Imagine if we were all to rise up in rebellion and let nature take its course—let our body hair flourish wherever it appears and let the hair on our heads fall out, kink, break, go white, whatever. What if it became fashionable for women to have a mustache or a chin like a billy goat. Life would be so much simpler and infinitely cheaper, and if we all looked similarly hirsute, we’d have nothing to feel embarrassed about. Imagine being proud of our mustache? “Oh Lynda, what do you use to get that gorgeous upper lip growing like that? And I’d kill to have a goatee as silky and lustrous as yours!” There are certain cultures that consider it a sign of fertility. What a hairetical idea. I like it.
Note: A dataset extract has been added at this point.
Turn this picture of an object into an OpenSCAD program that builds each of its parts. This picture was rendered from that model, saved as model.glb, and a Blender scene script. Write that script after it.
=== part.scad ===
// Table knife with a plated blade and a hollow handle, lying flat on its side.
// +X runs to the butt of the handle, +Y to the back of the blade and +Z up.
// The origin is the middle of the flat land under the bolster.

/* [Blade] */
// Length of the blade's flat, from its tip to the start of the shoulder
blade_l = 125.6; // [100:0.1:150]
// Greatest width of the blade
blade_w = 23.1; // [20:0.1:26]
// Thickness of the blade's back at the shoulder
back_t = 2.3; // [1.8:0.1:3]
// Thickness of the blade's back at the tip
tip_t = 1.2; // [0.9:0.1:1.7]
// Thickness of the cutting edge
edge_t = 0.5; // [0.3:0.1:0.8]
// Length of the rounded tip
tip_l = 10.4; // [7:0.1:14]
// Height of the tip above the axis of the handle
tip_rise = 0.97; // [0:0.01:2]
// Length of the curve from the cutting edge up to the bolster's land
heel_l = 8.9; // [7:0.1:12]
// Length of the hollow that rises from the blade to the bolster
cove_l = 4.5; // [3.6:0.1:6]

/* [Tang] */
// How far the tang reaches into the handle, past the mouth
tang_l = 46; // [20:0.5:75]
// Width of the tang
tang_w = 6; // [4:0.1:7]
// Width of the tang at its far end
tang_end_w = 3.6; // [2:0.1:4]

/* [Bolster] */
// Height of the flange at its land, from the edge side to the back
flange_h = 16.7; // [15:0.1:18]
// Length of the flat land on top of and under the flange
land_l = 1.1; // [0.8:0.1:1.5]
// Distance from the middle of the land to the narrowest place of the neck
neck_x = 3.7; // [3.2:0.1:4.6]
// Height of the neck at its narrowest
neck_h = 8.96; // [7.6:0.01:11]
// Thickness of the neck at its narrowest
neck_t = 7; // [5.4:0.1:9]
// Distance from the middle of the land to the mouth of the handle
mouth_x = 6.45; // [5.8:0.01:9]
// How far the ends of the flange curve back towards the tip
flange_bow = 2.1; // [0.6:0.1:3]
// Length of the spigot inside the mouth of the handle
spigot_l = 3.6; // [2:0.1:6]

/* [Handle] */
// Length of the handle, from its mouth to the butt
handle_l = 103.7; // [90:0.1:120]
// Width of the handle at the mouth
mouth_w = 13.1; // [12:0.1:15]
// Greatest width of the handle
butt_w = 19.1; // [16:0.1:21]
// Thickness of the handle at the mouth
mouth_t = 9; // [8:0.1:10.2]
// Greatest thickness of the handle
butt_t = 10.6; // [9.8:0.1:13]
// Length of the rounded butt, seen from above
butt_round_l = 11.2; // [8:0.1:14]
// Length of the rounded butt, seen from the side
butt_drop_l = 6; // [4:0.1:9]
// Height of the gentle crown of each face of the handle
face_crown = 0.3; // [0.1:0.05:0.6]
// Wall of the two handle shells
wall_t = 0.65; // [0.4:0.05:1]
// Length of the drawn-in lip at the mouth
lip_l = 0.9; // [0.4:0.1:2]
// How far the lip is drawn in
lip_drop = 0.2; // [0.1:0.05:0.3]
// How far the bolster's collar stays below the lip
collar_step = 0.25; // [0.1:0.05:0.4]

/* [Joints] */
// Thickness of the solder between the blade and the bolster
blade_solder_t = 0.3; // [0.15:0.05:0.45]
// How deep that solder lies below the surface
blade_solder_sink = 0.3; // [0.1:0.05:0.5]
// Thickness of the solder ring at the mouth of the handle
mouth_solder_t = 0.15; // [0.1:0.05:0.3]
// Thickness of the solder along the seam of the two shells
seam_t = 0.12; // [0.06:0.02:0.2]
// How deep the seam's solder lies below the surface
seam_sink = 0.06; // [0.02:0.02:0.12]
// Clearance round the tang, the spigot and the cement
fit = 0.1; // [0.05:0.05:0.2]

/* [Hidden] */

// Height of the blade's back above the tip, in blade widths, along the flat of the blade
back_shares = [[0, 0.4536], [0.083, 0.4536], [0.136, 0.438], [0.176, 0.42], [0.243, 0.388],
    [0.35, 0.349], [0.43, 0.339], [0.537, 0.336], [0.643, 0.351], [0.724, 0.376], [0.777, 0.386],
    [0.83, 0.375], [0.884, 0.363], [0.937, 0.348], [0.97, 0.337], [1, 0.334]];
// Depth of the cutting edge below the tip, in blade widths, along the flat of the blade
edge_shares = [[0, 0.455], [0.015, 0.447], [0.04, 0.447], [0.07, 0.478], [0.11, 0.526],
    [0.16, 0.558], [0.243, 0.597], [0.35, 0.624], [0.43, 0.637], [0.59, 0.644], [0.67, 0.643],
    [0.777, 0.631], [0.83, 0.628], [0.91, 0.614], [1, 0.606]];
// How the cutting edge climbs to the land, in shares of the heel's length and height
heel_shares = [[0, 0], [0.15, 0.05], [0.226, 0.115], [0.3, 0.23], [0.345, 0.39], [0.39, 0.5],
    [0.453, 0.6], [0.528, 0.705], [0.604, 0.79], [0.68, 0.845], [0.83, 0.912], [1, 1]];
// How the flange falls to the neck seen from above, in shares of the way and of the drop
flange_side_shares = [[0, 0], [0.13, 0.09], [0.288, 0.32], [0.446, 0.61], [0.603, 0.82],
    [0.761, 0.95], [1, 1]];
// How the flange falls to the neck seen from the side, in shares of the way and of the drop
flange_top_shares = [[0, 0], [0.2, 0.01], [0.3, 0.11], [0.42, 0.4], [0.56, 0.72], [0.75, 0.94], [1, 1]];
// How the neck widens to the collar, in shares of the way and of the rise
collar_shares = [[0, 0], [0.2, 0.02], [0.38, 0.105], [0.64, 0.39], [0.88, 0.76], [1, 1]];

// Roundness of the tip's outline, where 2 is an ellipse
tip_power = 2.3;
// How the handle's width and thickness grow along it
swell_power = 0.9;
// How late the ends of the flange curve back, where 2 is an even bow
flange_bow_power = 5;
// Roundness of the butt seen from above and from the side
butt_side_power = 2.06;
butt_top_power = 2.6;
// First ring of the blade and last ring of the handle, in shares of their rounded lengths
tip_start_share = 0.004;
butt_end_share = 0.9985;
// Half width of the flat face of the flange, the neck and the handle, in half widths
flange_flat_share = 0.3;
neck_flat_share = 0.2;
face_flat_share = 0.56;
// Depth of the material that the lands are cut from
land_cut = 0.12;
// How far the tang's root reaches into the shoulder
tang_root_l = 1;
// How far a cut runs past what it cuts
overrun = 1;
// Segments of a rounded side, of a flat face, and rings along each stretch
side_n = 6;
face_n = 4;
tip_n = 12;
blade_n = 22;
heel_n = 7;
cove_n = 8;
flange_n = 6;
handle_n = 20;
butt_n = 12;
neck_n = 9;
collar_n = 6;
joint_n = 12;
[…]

The downside is that our entire economy could collapse. Imagine the billions upon billions of dollars that presently go into beauty products—advertising, merchandising and manufacturing—suddenly drying up, like our skin or hair on a bad day. Although, as they say, when one door closes, another opens. An entire economy built around leg, face and other body hair grooming products would instantly spring up. Marketers would produce bejewelled, tiny little mustache combs and trimmers (to keep it out of your soup—there are some standards ladies), leg hair conditioners, exotic oils to enhance the shiny bald spots on your scalp, and what about those “natural” dyes that will be needed to make sure the ‘carpet matches the drapes’, as they say.
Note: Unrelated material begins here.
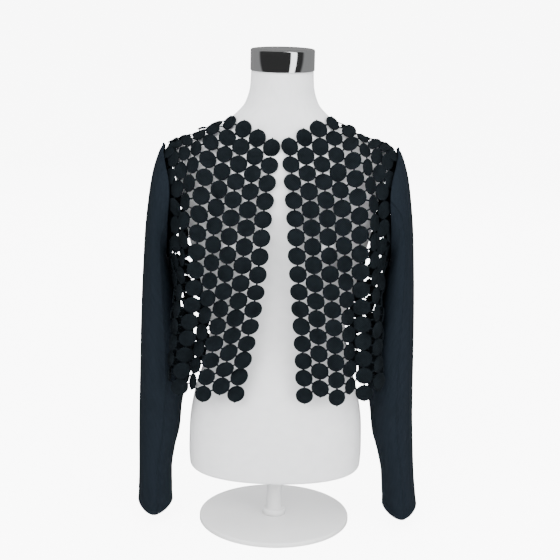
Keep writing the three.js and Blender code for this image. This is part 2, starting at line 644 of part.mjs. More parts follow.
const fronts = [
  { name: "front_left", side: 1, facing: -1, turn: 1, firstRow: 0, folds: FRONT_FOLDS },
  { name: "front_right", side: -1, facing: -1, turn: -1, firstRow: 0, folds: FRONT_FOLDS },
];
for (const panel of fronts) {
  panel.dots = panelDots(panel, 0, (column) => (column < NECK_COLUMN ? NECK_ROW + column : 99));
  add(panel.name, cutAtShoulder(dotWall(panel), panel.facing), COLOURS.cutwork);
}
const back = { name: "back", side: 1, facing: 1, turn: -1, firstRow: 1, folds: BACK_FOLDS };
back.dots = panelDots(back, -SIDE_COLUMN, (column) => (column < NECK_COLUMN ? BACK_NECK_ROW : 99));
add(back.name, cutAtShoulder(dotWall(back), back.facing), COLOURS.cutwork);

for (const sleeve of SLEEVES) {
  const { name, frontSeam } = sleeve;
  add(`sleeve_${name}_upper`, sleevePiece(sleeve, BACK_SEAM - 360, frontSeam), COLOURS.knit);
  add(`sleeve_${name}_under`, sleevePiece(sleeve, frontSeam, BACK_SEAM), COLOURS.knit);
}

add("form_torso", formBody(), COLOURS.jersey);

const capFoot = NECK_TOP;
add(
  "neck_cap",
  turned(
    [
      { radius: CAP.radius, height: capFoot },
      { radius: CAP.radius, height: capFoot + CAP.height - CAP.edge },
      { radius: CAP.radius - 0.3 * CAP.edge, height: capFoot + CAP.height - 0.3 * CAP.edge },
      { radius: CAP.radius - CAP.edge, height: capFoot + CAP.height },
    ],
    CAP_SEGMENTS,
  ),
  COLOURS.chrome,
);

add(
  "stand_plate",
  turned(
    [
      { radius: PLATE.radius, height: -STAND_HEIGHT },
      { radius: PLATE.radius, height: -STAND_HEIGHT + PLATE.thickness - PLATE.edge },
      { radius: PLATE.radius - PLATE.edge, height: -STAND_HEIGHT + PLATE.thickness },
    ],
    PLATE_SEGMENTS,
  ),
  COLOURS.enamel,
);
add(
  "stand_pole",
  turned(
    [
      { radius: POLE_RADIUS, height: -STAND_HEIGHT + PLATE.thickness },
      { radius: POLE_RADIUS, height: 0 },
    ],
    POLE_SEGMENTS,
  ),
  COLOURS.enamel,
);

export default group;
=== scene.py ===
import math

import bmesh
import bpy
import numpy as np
from mathutils import Matrix, Vector


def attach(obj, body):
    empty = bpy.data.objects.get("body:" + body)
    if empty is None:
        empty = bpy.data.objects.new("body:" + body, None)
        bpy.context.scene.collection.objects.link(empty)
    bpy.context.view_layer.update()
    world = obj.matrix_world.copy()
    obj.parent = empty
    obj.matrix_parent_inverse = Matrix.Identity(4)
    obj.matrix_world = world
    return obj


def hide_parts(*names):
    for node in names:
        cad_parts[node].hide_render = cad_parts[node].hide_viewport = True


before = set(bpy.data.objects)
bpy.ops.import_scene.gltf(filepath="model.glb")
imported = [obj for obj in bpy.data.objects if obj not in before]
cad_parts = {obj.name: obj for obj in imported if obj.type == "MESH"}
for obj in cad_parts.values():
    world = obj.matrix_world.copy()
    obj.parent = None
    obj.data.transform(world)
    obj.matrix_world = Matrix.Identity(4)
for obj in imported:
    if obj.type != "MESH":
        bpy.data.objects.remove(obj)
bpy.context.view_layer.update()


# Dress form: a padded torso and neck under smooth white jersey, with no arms, flat underneath.
# The jersey is one tube drawn over the padding and tucked in under the neck cap and the base.
MM = 0.001
STAND_HEIGHT = 96


def table(names, *rows):
    return dict(zip(names.split(), np.array(rows, float).T))


FORM = table(
    "height half_width front back middle square",
    (0, 141, 98, 96, 0, 2.2),
    (30, 143, 101, 98, 0, 2.2),
    (75, 142, 102, 98, 0, 2.2),
    (130, 134, 98, 92, 0, 2.2),
    (185, 118, 90, 82, 0, 2.2),
    (235, 110, 84, 76, 0, 2.2),
    (300, 122, 92, 84, 0, 2.2),
    (394, 146, 103, 96, 0, 2.2),
    (455, 158, 98, 99, 0, 2.2),
    (495, 170, 84, 94, 0, 2.1),
    (521, 176, 73, 86, 0, 1.9),
    (532, 171, 68, 80, 0, 1.7),
    (547.5, 137, 64, 74, 0, 1.65),
    (563.1, 101.6, 61, 68, 0, 1.7),
    (582, 77, 58, 61, 0, 1.9),
    (605, 57, 52, 51, 0, 2),
    (632, 50, 49, 49, 0, 2),
    (655, 49, 49, 49, 0, 2),
)
FORM_TOP = 655
FORM_RINGS = 150
FORM_SIDES = 144
FIRST_RING = 10
BUST = dict(height=392, across=78, out=28, spread_x=34, spread_z=42)
FORM_EDGE = 7
EDGE_RINGS = 7
MEAN_RADIUS = 110
NICK_DEPTH = 68


def read(rows, name, at):
    """A column of a table at any place along the table's first column, on a smooth curve."""
    keys, values = next(iter(rows.values())), rows[name]
    at = np.clip(np.asarray(at, float), keys[0], keys[-1])
    slopes = np.diff(values) / np.diff(keys)
    before, after = slopes[:-1], slopes[1:]
    turning = before * after <= 0
    inner = np.where(turning, 0, 2 * before * after / np.where(turning, 1, before + after))
    tangents = np.concatenate([slopes[:1], inner, slopes[-1:]])
    i = np.clip(np.searchsorted(keys, at, side="right") - 1, 0, len(keys) - 2)
    span = keys[i + 1] - keys[i]
    s = (at - keys[i]) / span
    cubic = (2 * s - 3) * s * s
    bend = tangents[i] * s * (1 - s) ** 2 + tangents[i + 1] * s * s * (s - 1)
    return values[i] * (cubic + 1) - values[i + 1] * cubic + bend * span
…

I’d hate to be responsible for such an apocalypse so I’ll just keep those credit cards ‘a smokin’ in endless attempts to not look how nature intended. When I consider my appearance with hairy legs and pits, chin hairs down to my collarbone and no makeup—well, you get the picture. If I follow up on the microblading thing I’ll let you know how it goes. If you are willing to back me up on the natural hairy look, however, I’ll definitely reconsider. And, once we redirect current social preferences on hair, (depending on where it blooms), I’ll start campaigning about those misplaced standards of beauty regarding weight and preferred amount of body fat. I’m going to be busy and I’ll need your support. Are you in?